Doch wie gewinnt diese Vergeistigung des Christentums konkret Gestalt? Unser „Wandeln im Himmel“ bzw. unser „Versetzt-Sein in das Reich des geliebten Sohnes“ – um einmal Formulierungen aus dem Römer- und Kolosserbrief aufzugreifen – zeigt sich darin, dass wir das Werk Jesu fortsetzen und damit zur Vollendung des Reiches Gottes beitragen. „Himmelfahrt Christi“ ist ja nicht Ausdruck dafür, dass Jesus uns ferngerückt ist, sondern er mit seinem Geist mitten unter uns ist. Den Abschiedsreden im Johannes-Evangelium zufolge ist der Weggang Jesu aus der irdischen Welt dafür die Voraussetzung.
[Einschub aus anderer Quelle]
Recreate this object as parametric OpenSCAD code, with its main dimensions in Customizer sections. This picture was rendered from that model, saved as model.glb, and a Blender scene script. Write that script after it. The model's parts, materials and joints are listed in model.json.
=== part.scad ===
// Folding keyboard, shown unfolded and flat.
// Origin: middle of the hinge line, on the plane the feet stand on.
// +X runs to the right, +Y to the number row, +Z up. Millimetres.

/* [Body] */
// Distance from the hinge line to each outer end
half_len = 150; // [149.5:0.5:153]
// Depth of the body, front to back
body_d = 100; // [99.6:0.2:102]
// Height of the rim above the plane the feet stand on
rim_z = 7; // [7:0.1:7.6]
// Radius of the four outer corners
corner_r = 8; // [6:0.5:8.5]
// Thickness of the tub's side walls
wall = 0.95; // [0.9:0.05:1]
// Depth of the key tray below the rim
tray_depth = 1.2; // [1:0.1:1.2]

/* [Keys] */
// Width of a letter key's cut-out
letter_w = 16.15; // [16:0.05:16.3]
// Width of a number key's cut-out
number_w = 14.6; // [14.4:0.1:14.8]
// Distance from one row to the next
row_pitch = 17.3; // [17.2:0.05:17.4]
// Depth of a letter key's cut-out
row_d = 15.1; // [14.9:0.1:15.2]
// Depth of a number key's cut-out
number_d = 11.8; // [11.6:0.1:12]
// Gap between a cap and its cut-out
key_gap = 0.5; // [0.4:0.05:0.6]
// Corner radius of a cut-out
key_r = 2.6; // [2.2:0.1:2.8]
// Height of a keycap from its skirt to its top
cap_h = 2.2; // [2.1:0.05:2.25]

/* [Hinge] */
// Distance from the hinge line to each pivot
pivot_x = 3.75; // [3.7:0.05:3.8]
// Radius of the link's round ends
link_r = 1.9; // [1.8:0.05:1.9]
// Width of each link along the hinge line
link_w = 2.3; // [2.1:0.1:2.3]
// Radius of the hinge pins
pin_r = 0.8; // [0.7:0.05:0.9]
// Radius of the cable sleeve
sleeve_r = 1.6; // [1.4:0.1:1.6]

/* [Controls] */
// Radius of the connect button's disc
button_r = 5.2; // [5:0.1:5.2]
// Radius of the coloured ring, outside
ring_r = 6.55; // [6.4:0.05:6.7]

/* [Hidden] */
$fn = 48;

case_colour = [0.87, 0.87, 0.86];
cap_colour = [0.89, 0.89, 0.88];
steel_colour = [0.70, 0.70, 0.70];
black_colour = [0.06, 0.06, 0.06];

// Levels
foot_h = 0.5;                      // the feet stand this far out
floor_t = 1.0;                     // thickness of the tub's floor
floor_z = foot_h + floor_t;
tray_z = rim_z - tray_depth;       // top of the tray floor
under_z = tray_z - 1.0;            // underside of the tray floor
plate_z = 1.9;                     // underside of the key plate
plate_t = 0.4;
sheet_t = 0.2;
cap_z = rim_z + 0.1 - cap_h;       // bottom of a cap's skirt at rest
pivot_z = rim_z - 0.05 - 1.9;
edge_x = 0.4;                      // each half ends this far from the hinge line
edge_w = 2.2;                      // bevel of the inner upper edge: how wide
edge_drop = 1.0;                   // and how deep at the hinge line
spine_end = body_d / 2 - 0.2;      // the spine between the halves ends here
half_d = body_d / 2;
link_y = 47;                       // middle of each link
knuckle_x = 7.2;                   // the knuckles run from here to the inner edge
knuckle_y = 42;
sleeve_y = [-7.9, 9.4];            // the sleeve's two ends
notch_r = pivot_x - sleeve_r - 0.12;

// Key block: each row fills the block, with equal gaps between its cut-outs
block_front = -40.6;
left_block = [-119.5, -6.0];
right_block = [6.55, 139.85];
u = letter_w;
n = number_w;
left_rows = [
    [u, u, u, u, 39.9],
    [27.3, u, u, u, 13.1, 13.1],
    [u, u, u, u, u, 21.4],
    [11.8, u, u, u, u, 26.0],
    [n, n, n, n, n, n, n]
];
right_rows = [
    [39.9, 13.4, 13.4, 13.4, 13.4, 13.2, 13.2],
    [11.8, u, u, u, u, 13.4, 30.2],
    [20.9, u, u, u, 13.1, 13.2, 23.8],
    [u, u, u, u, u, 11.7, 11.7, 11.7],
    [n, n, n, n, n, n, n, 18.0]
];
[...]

Nach Schweitzers Sicht hat dies „niemand schöner ausgedrückt als der Apostel Paulus. Er vergleicht die Christenheit, die sich ausdehnt, bis sie einmal die ganze Welt umfasst, mit einem Leibe, wo die Christen die tätigen Glieder sind und er, der verklärte Heiland, der Geist und Wille, der sie alle belebt und alle bewegt. So ergibt sich für die Christen, welche zu ihrem verklärten Herrn aufschauen, eine Aufgabe: zu arbeiten an der Ausbreitung seines Reiches, ein Glied zu sein, das durch seinen Geist belebt wird.

Heißt das nun, dass wir alle zu Predigern und Missionaren werden müssten. Keineswegs! Das Bild vom Leib und den Gliedern macht deutlich, dass es verschiedene Aufgaben und Befähigungen gibt. Worauf es ankommt, ist aber dies, dass wir uns vom Geist Jesu leiten lassen.

Dieser Geist hält uns dazu an, nicht zuerst an uns selbst zu denken, was uns wichtig ist, was uns guttut, sondern an die Menschen, ja an alle Geschöpfe, die unserer Hilfe, unseres Beistands bedürfen. Als ein Glied am Leib Christi kann es uns nicht gleichgültig sein, wie es den anderen Gliedern geht. Wir sind sowohl zum Mit-Leiden als auch zur Mit-Freude aufgerufen.